ANDRE ETHIER, 30, outfielder
Final 2012 stats: .284 batting average, 20 home runs, 89 RBI, 36 doubles, 79 runs and .351 on-base and .460 slugging percentages.
Contract status: Signed for the next five seasons at $85 million.
The good: Good pretty much describes his season. He led the team in RBIs, doubles and runs, and was second in home runs and slugging percentage. Hit .509 when ahead in the count and .331 at home. Committed only one error in 149 games. Played the last six weeks with a huge blister on the palm of his right hand. Voted one of baseball’s hottest players ever.
The bad: Went on the disabled list in July with an oblique injury. Hit .231 when behind in the count. Batted .222 against left-handers, which was actually slight improvement over 2011 (.220) but a long way from the guy who hit .351 against lefties his first season, and .279 the next.
What’s next: Rumors flew early this off-season that the Dodgers were interested in trading him. For whatever it’s worth, General Manager Ned Colletti quickly denied it. Since their left-fielder (Carl Crawford) and center-fielder (Matt Kemp) are coming off surgery, hard to imagine they would trade Ethier.
The take: Like most, Ethier is measured not just by results. He’s evaluated vs. expectations. And by that measure, he did fine but not exceptionally.
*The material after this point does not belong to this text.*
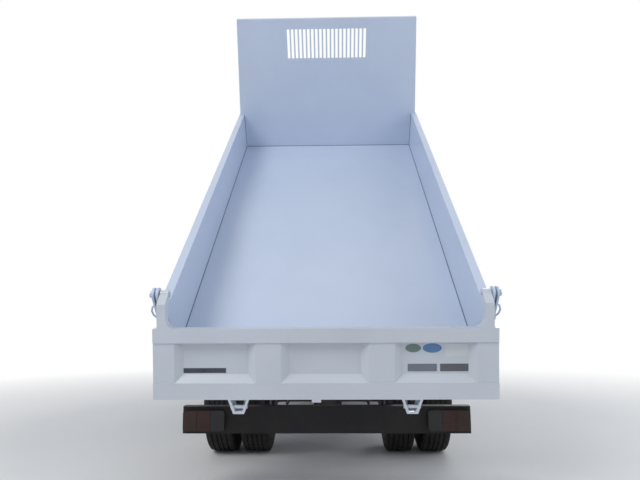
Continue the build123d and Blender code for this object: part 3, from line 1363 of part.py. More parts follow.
def all_nodes():
    single = {
        "frame_rails": frame_rails(),
        "cross_members": cross_members(),
        "subframe": subframe(),
        "front_axle": front_axle(),
        "rear_axle": rear_axle(),
        "leaf_springs": leaf_springs(),
        "tie_rod": tie_rod(),
        "engine_block": engine_block(),
        "driveline": driveline(),
        "fuel_tank": fuel_tank(),
        "battery_box": battery_box(),
        "exhaust": exhaust(),
        "mudguards": mudguards(),
        "front_bumper": front_bumper(),
        "headlamps": headlamps(),
        "rear_bumper": rear_bumper(),
        "tail_lamps": tail_lamps(),
        "cab_shell": cab_shell(),
        "cab_grille": cab_grille(),
        "cab_glass": cab_glass(),
        "dashboard": dashboard(),
        "steering_wheel": steering_wheel(),
        "seats": seats(),
        "mirrors": mirrors(),
        "bed_floor": tipped(bed_floor()),
        "bed_sills": tipped(bed_sills()),
        "bed_cross_beams": tipped(bed_cross_beams()),
        "headboard": tipped(headboard()),
        "tailgate": hung(tailgate()),
    }
    tyre, wheel = front_wheel()
    twin_tyres, twin_rims = rear_wheels()
    panel, glass = door()
    sided = {
        "knuckle": knuckle(),
        "front_rim": wheel,
        "front_tyre": tyre,
        "rear_rims": twin_rims,
        "rear_tyres": twin_tyres,
        "door": panel,
        "door_glass": glass,
        "bed_side": tipped(bed_side()),
    }
    nodes = dict(single)
    for name, shape in sided.items():
        nodes[f"{name}_right"] = shape
        nodes[f"{name}_left"] = other(shape)
    barrel, *stages, rod = hoist_ram()
    nodes["hoist_barrel"] = barrel
    for number, stage in enumerate(stages, 1):
        nodes[f"hoist_stage_{number}"] = stage
    nodes["hoist_rod"] = rod
    return nodes


def axis_points():
    """Where each joint turns, before the whole is set over its footprint."""
    gate_pin = (GATE_PIN_Y, GATE_PIN_Z)
    opening = gate_opening(tailgate())
    lock = tipped_point(turned((GATE_BACK_Y + 27, GATE_LOW - 16), gate_pin, -opening))
    return {
        "bed_tilt": (0, HINGE_Y, HINGE_Z),
        "tailgate_swing": (0, *tipped_point(gate_pin)),
        "hoist_swing": (0, *HOIST_FOOT),
        "cab_tilt": (0, CAB_PIVOT_Y, CAB_PIVOT_Z),
        "door_right": (DOOR_HINGE_X, DOOR_HINGE_Y, DOOR_HINGES[0]),
        "kingpin_right": (KINGPIN_X, WHEELBASE, TYRE_RADIUS),
        "tie_rod_right": (KINGPIN_X, WHEELBASE - STEERING_ARM, TYRE_RADIUS - TIE_ROD_DROP),
        "front_wheel_right": (FRONT_WHEEL_X, WHEELBASE, TYRE_RADIUS),
        "rear_wheels_right": (TWIN_OUTER_X - RIM_OFFSET, 0, TYRE_RADIUS),
        "rear_tow_eye": (0, *rear_tow_eye()),
        "front_tow_eye": (RAIL_WEB_X - 10, *front_tow_eye()),
        "lock_loop": (LOOP_X, *lock),
        "step": (STEP_X[0], STEP_BACK, STEP_LOW),
        "cab": (CAB_HALF, CAB_REAR_Y, FOOT_FLOOR),
    }


def main():
    nodes = all_nodes()
    whole = Compound(children=[Compound(shape.solids()) for shape in nodes.values()])
    box = whole.bounding_box()
    shift = Vector(-(box.min.X + box.max.X) / 2, -(box.min.Y + box.max.Y) / 2, -box.min.Z)
    os.makedirs("parts", exist_ok=True)
    for name, shape in nodes.items():
        export_step(Pos(shift.X, shift.Y, shift.Z) * Compound(shape.solids()), f"parts/{name}.step")
    print("size", *(round(value, 2) for value in box.size))
    print("shift", round(shift.X, 4), round(shift.Y, 4), round(shift.Z, 4))
    for name, point in axis_points().items():
        print("axis", name, *(round(a + b, 4) for a, b in zip(point, shift)))
    eye = tipped_point(HOIST_EYE)
    stroke = (ram_length(BED_TILT) - ram_length(0)) / RAM_STAGES
    print("stage_stroke", round(stroke, 4))
    print("ram_angle", round(degrees(atan2(eye[1] - HOIST_FOOT[1], eye[0] - HOIST_FOOT[0])), 4))
    print("gate_opening", round(gate_opening(tailgate()), 4))


main()
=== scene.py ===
import json
from math import atan2, cos, exp, hypot, pi, radians, sin

import bmesh
import bpy
from mathutils import Matrix, Vector
from mathutils.bvhtree import BVHTree


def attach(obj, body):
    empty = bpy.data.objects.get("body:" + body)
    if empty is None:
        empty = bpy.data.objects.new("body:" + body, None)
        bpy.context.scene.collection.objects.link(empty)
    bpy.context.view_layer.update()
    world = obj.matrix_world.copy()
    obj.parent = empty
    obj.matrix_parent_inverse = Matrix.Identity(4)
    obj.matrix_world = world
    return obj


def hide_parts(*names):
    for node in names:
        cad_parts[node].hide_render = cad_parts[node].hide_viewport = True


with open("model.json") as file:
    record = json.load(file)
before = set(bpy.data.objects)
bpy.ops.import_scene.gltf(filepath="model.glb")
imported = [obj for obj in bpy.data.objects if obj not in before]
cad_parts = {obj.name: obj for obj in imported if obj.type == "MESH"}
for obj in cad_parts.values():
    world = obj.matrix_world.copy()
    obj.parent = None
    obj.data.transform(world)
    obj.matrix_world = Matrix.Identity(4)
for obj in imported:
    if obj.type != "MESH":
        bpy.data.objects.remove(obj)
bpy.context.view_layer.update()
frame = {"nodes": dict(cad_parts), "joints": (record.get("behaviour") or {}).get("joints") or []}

# Frame: two pressed steel channels with cross members, the hoist's runners on top and leaf springs
# below. All of it is brushed with black chassis paint, which road dust has turned grey-brown.


def add(tree, kind, inputs=None, **settings):
    """A shader node. Each input takes a number, a colour or another node's output."""
    made = tree.nodes.new(kind)
    for name, value in settings.items():
        setattr(made, name, value)
    for socket, value in (inputs or {}).items():
        if isinstance(value, bpy.types.NodeSocket):
            tree.links.new(value, made.inputs[socket])
        else:
            made.inputs[socket].default_value = value
    return made


def shade_group(name, inputs):
    """An empty node group that shades a surface, with named sockets, and its two end nodes."""
    group = bpy.data.node_groups.new(name, "ShaderNodeTree")
    number, colour = "NodeSocketFloat", "NodeSocketColor"
    for label, start in inputs.items():
        kind = colour if isinstance(start, tuple) else number
        group.interface.new_socket(label, in_out="INPUT", socket_type=kind).default_value = start
    for label, kind in (("Colour", colour), ("Roughness", number), ("Height", number)):
        group.interface.new_socket(label, in_out="OUTPUT", socket_type=kind)
    return group, group.nodes.new("NodeGroupInput"), group.nodes.new("NodeGroupOutput")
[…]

You can’t really complain about the season he put together. Aside from a 30-game stretch in the middle of the summer when he went without a home run, he was pretty much the team’s most consistent hitting threat. And the often-emotional Ethier seemed on his best behavior all year.
It’s just with Ethier, you can’t help but expect – or at least hope – for more. That his 2009 season (31 homers, 106 RBI, 42 doubles) was still something he will build on, not look back upon as a career-year.
Ethier always searched out motivation from perceived slights to his ability, but now that he has that fat contract, it will be interesting to watch how he develops. If he’s not feeling loved now, he never will.
Manager Don Mattingly seemed more willing to spot platoon him against left-handers the second half, so there could be more of that in his future, though there is currently no right-handed complement.
This is no longer the Ethier-Matt Kemp Show, not with the addition of Hanley Ramirez and Adrian Gonzalez. With Ethier, though, you don’t want him relaxing too much.